Stephens testified in the same lawsuit that he delivered bribes from Drake Kennedy to Champaneri three times. Stephens testified that on one occasion, he watched as Drake "counted out several thousand dollars, put it in an envelope" and gave it to him to deliver to the inspector.

This spring, at the imposing new Caltrans building downtown, Stephens and Champaneri came face to face in the hallway before a public hearing. Stephens was there to appeal a ruling the inspector had made against his company and in favor of Regency.

Stephens introduced Champaneri to a reporter as the inspector who was on the Regency payroll for $5,000 a month.

Asked whether the allegation was true, Champaneri turned and walked away. Pressed for a response, he glanced back and said, "Of course not."

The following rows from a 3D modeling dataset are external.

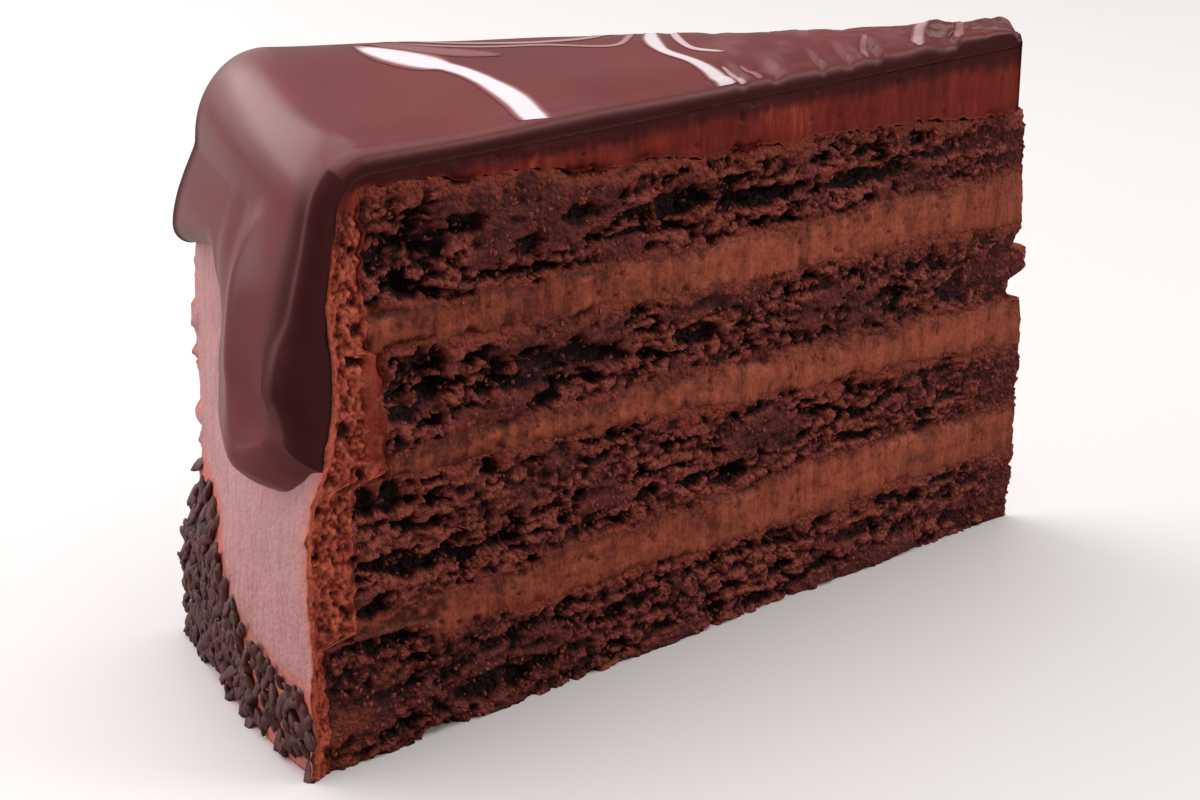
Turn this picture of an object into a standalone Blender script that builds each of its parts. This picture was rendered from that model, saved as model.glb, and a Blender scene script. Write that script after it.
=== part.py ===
"""A slice of chocolate layer cake: four sponges, three fillings, a frosting coat and a poured glaze.

The coat goes over the top and down the rim, where chocolate flakes are pressed into its foot, and
the glaze runs over the edge in a thick drip and a lip.
"""

import math
import random

import bmesh
import bpy
from mathutils import Matrix, Vector, noise

MM = 0.001  # sizes are in millimetres, and Blender works in metres

# The slice, cut from the middle of a round cake to its rim
SLICE_ANGLE = math.radians(21.8)  # about a sixteenth of the cake
HALF_ANGLE = SLICE_ANGLE / 2
CAKE_CENTRE = (67.9, 0.4)  # where the two cuts would meet, so that the origin is under the middle
CUT_REACH = 130.5  # from there to the corner of rim and board, along a cut
GAP = 0.3  # left between neighbouring solids

# Heights of the boundaries between layers, as (distance in from the rim corner, height)
BOUNDARIES = (
    ((0, 0.0), (130, 0.0)),
    ((0, 17.4), (14, 17.0), (22, 13.7), (60, 13.1), (130, 11.5)),
    ((0, 18.8), (14, 18.9), (22, 19.3), (70, 20.0), (130, 19.0)),
    ((0, 38.2), (30, 37.0), (50, 36.0), (70, 33.5), (90, 32.0), (130, 29.3)),
    ((0, 40.6), (50, 40.0), (90, 38.5), (130, 36.4)),
    ((0, 55.2), (30, 54.0), (50, 52.3), (90, 51.0), (130, 48.8)),
    ((0, 60.0), (20, 59.2), (50, 58.0), (90, 57.0), (130, 56.8)),
    ((0, 75.9), (8, 75.6), (30, 73.6), (50, 71.5), (70, 70.0), (90, 69.2), (130, 65.8)),
)
COAT_TOP = ((0, 77.2), (130, 76.4))
# Each layer from the board up, with the radius at which the coat begins
LAYERS = (
    ("sponge_1", 129.9),
    ("filling_1", 125.0),
    ("sponge_2", 125.0),
    ("filling_2", 119.5),
    ("sponge_3", 119.5),
    ("filling_3", 122.0),
    ("sponge_4", 122.0),
)
CORE_LEAN = 2.4  # the far corner of the rim lies nearer to the middle of the cake
WAVE = 0.35  # how far the boundaries wander
WAVE_LENGTH = 9.0
WAVE_CLEAR, WAVE_FADE = 6, 10  # none up to this distance from the rim, growing over the next

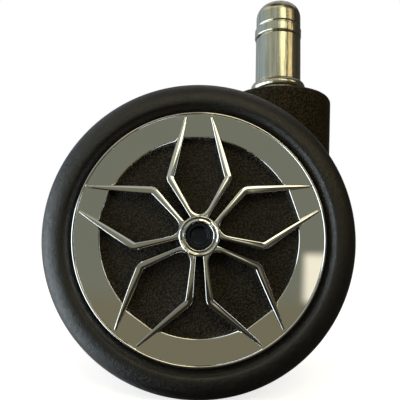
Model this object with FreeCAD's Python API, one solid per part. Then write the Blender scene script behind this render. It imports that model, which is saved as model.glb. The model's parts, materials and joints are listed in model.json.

Stephens repeated the accusation while sitting across a table from Champaneri at the hearing.

Afterward, Caltrans asked the California Highway Patrol to investigate. Champaneri has been assigned to a desk job pending completion of the probe, a Caltrans spokesman said. Stephens said CHP officers accompanied by FBI agents and federal prosecutors recently interviewed him about this and other allegations.

To illustrate what he said were favors that Regency obtained from Champaneri, Stephens directed a reporter to two Regency billboards along the 10 Freeway in El Monte.

Champaneri and his Caltrans superiors permitted the billboards on the condition that they advertise only businesses in El Monte's redevelopment area.

Regency has not complied. Stephens provided a copy of a letter he said he hand-delivered to Champaneri in 2003 telling him that the Regency signs were carrying ads for movies and a store out of town.

Champaneri took no action. A Caltrans spokesman said they found no such letter in their files.

Recently, the signs advertised a television show and new Cadillacs.

There are plenty of Cadillac dealerships in Southern California. There are none in El Monte.